The law of averages holds that David Ortiz and Doug Mientkiewicz (Mint-KAY-vich, for those of you reading aloud to elderly parents) will not continue to slug better than .700, and that Cristian Guzman, while a nice shortstop prospect, will stop hitting like A-Rod. When the Minnesota hitters return to their normal levels, all the pitching and defense in the world won't get Tom Kelly into the postseason.

A source close to the Twins confirms that they in fact did lead the AL Central by 3 1/2 games before last night's games. Of course, this is as much the result of the woeful struggles of the rest of the division as it is Minnesota's splendid 9-3 record. Each of the other four teams is below .500. Moreover, the Twins' franchise-best start represents less than 8 percent of the season. If they were the Vikings, 9-3 would be something to get excited about. They're not. It's not.

Over in the NHL playoffs (smooth transition, huh?), the seventh-seeded Maple Leafs are up 3-0 on second-seeded Ottawa. In three of the four Eastern Conference series, the lower seed is leading. I'm not sure whether this means the dregs of the NHL ain't so dreggy or the class of the league ain't so classy, but I won't stand for it. Someone must speak out against a league that so regularly (several times in the last few years) produces top seeds that can't hold up in the postseason. How else do you think the Capitals made the finals in 1998?

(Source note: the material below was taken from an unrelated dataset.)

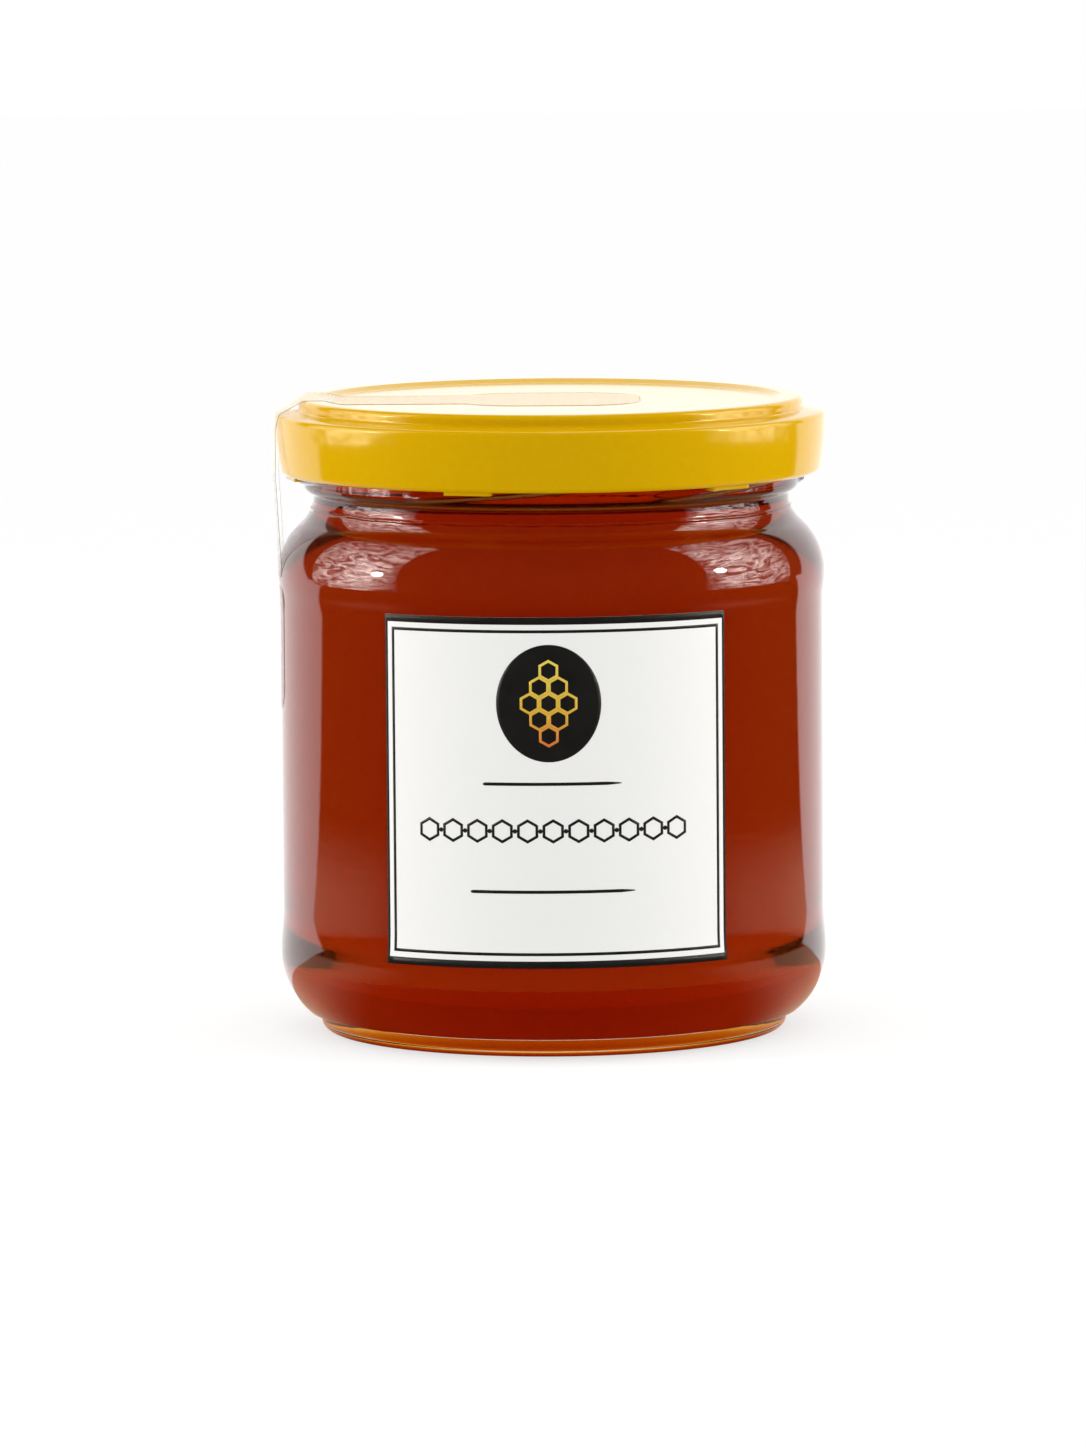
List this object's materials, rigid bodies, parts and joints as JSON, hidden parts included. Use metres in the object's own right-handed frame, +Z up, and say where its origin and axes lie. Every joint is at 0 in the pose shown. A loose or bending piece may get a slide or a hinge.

Alas, it appears as if the Leafs will hold up longer than the Twins. They should at least usher the Senators from the playoffs for the second straight season. Only 31 times in NHL history has a team come back from a 2-0 playoff deficit, much less a 3-0 deficit. Ottawa (whose idea was it to let Ottawa be the No. 2 seed in the first place?) will not make it 32.

This plague of scrappy underdogs extends even to the godforsaken netherworld of the XFL. Unless your last name is Ebersol or McMahon, you haven't noticed, but the San Francisco Demons, who finished 5-5 in the regular season, upset the 8-2 Orlando Rage in the first round/semifinals of the playoffs. The Demons, whose credentials as a legitimate football operation include the coolest logo in the league, are a heartwarming, never-say-die bunch that charged out of a 16-0 hole to quell the Rage. I'm already getting nauseous, and I haven't even mentioned the stomach-churning idea of promoting San Fran quarterback and former NFL washout Pat Barnes as a marquee star.

So I call upon the Indians, the New Jersey Devils and the Los Angeles Xtreme to restore some semblance of normalcy to our beloved World of Sports. Crush these scrappy underdogs under your collective heels like so many cockroaches. They're a menace that must be eliminated.

Or maybe just get the sports media to shut up for a minute and stop shoving the cute li'l rascals down my throat.